Die gesamte publizistische Tätigkeit Engelmanns widmete sich der Auseinandersetzung mit der NS-Vergangenheit und den Versuchen alter NS-Seilschaften und Eliten, ihren Einfluss in der jungen Bundesrepublik auszuüben. Er schrieb „Antigeschichtsbücher“ aus der Perspektive der Unterprivilegierten und deckte in seinen immer wieder neu aufgelegten „Schwarzbüchern“ die Verbindungen zwischen Politik und Wirtschaft auf – besondere Zielscheibe waren Franz Josef Strauß oder der damalige Arbeitgeberpräsident Hanns Martin Schleyer. Engelmann benutzte bei seinen beharrlichen publizistischen Angriffen auch Archiv-Material, das ihm der DDR-Geheimdienst zugespielt hatte, der ihn auch als „Inoffiziellen Mitarbeiter“ führte – hieraus folgende Vorwürfe seiner politischen Gegner hat Engelmann stets abgewehrt und er bestritt vehement, jemals für die „Staatssicherheit“ gearbeitet zu haben. Engelmann war auch politisch umstritten, weil ihm vorgeworfen wurde, sich in seiner Zeit als Vorsitzender des Schriftstellerverbandes zu wenig für Meinungsfreiheit für die Kollege/innen in der DDR eingesetzt zu haben.
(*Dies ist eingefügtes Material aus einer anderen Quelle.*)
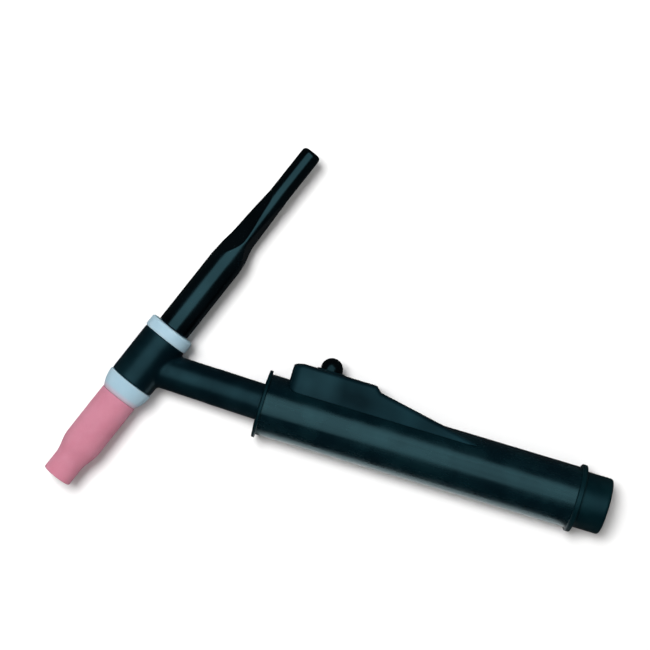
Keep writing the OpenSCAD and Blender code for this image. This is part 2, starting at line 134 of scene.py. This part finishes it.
class Nodes:
    """A material's nodes, made one after another."""

    def __init__(self, name):
        self.material = bpy.data.materials.new(name)
        self.material.use_nodes = True
        self.tree = self.material.node_tree
        self.shader = self.tree.nodes["Principled BSDF"]
        self.where = self.add("ShaderNodeTexCoord").outputs["Object"]

    def put(self, socket, value):
        """Sets a socket, or links it to another one. A colour gets its alpha."""
        if isinstance(value, bpy.types.NodeSocket):
            self.tree.links.new(value, socket)
        elif isinstance(value, tuple) and len(socket.default_value) == 4:
            socket.default_value = (*value, 1)
        else:
            socket.default_value = value

    def add(self, kind, inputs=None, **settings):
        node = self.tree.nodes.new(kind)
        for key, value in settings.items():
            setattr(node, key, value)
        for key, value in (inputs or {}).items():
            self.put(node.inputs[key], value)
        return node

    def stretched(self, scale):
        return self.add("ShaderNodeMapping", {"Vector": self.where, "Scale": scale}).outputs["Vector"]

    def noise(self, scale, detail=3.0, rough=0.55, vector=None):
        inputs = {"Vector": vector or self.where, "Scale": scale, "Detail": detail, "Roughness": rough}
        return self.add("ShaderNodeTexNoise", inputs).outputs["Fac"]

    def remap(self, value, low, high, to_low, to_high):
        inputs = {"Value": value, "From Min": low, "From Max": high, "To Min": to_low, "To Max": to_high}
        return self.add("ShaderNodeMapRange", inputs).outputs["Result"]

    def mix(self, factor, a, b):
        # its sockets go by number, because several of them share a name
        return self.add("ShaderNodeMix", {0: factor, 6: a, 7: b}, data_type="RGBA").outputs[2]

    def math(self, operation, a, b):
        return self.add("ShaderNodeMath", {0: a, 1: b}, operation=operation).outputs["Value"]

    def bump(self, height, depth_mm, strength=1.0, under=None):
        inputs = {"Height": height, "Distance": depth_mm / 1000, "Strength": strength}
        if under:
            inputs["Normal"] = under
        return self.add("ShaderNodeBump", inputs).outputs["Normal"]

    def edges(self, low, high):
        """How much a point lies on an outer edge, from 0 to 1."""
        pointed = self.add("ShaderNodeNewGeometry").outputs["Pointiness"]
        return self.remap(pointed, low, high, 0, 1)

    def finish(self, **sockets):
        for key, value in sockets.items():
            self.put(self.shader.inputs[key.replace("_", " ")], value)
        return self.material


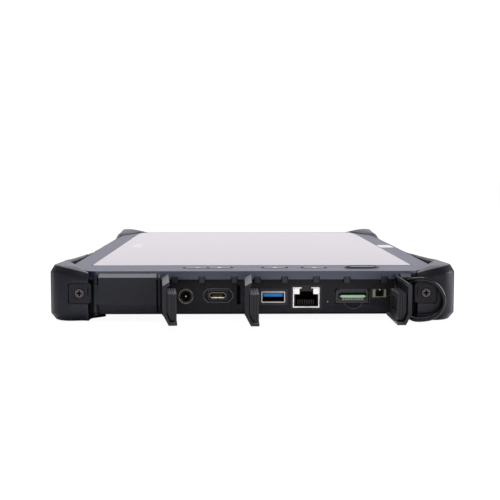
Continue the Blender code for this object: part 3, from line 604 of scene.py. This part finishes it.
def bumper(side, end):
    """A corner bumper, with the retainer's seat and the screw's hole cut out of it."""
    where = corner_name(side, end)
    stations = bumper_stations(end)
    rings = [bumper_section(station, side) for station in stations]
    body = skin(rings)
    body.faces.ensure_lookup_table()
    count = len(rings[0])
    # each face is painted by finish_of: shade on the chamfer and in the pocket, a highlight on the rib
    # crests
    for row, here in enumerate(stations[:-1]):
        crest = max(station[4] for station in stations[max(0, row - 3):row + 4])
        for column in range(count):
            body.faces[row * count + column].material_index = finish_of(column, here, crest)
    x = sorted((side * 86, side * 102.3))
    y = sorted((end * (CASE_END - 2.2), end * (CASE_END + 3)))
    seat = slab(rectangle(x[0], 9.7, x[1], 21.5, 1.7), *y, "XZ")
    hole = turned([(1.8, -35), (1.8, 35)], (side * SCREW_X, end * 160, SCREW_HEIGHT), "Y")
    piece(f"bumper_{where}_skin", body, BUMPER_FINISHES, replaces=(f"bumper_{where}",),
          cut=(seat, hole))


# ---------------------------------------------------------------- doors

DOORS = {  # hinge x, side that the closed panel runs to, length, opening at rest in degrees
    "power_door": (-49.3, 1, 40.2, 85.0), "network_door": (-3.3, 1, 42.2, 90.0),
    "card_door": (80.3, -1, 39.3, 90.0), "end_door": (-87.5, 1, 33.8, 0.0),
}


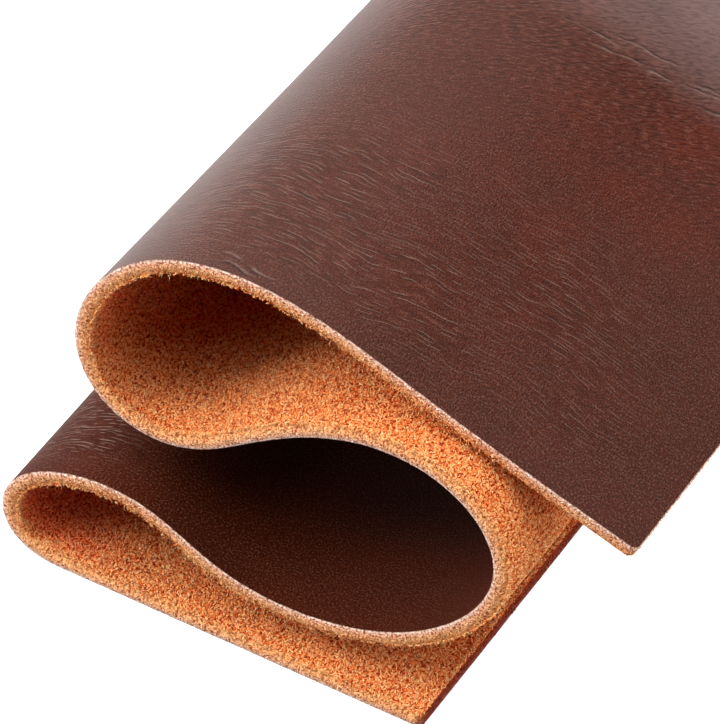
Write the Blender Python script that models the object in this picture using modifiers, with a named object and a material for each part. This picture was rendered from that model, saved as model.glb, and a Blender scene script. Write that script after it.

In der Öffentlichkeit ist kaum bekannt, dass Engelmanns stetige Auseinandersetzung mit der NS-Vergangenheit und sein andauernder Kampf gegen den Einfluss solcher Eliten, die selbst eine NS-Vergangenheit hatten oder während der NS-Herrschaft zu Reichtum gekommen waren, eng mit seinem persönlichen Schicksal verknüpft war. Engelmann hatte seit Ende der 1940er Jahre die „Restauration“ während der Adenauer-Ära hautnah miterlebt und gesehen, wie ehemalige Nazis wieder zu Macht und Einfluss gelangten. Hiergegen hat er sich mit seinen Mitteln von Anfang an gestemmt: 1947 hatte er selbst im dem Ermittlungsverfahren gegen die beiden Gestapobeamten Pütz und Waldbillig ausgesagt, die ihn seinerzeit verhaftet, misshandelt und ins KZ gebracht hatten. Die personellen Kontinuitäten gerade in der Polizei beschäftigten ihn lange: Ende der 1950er Jahre war Engelmann an der Aufdeckung eines größeren SS-Netzwerks in der nordrhein-westfälischen Kriminalpolizei beteiligt. Seine spätere publizistische Arbeit war eine logische Konsequenz aus dieser Beschäftigung.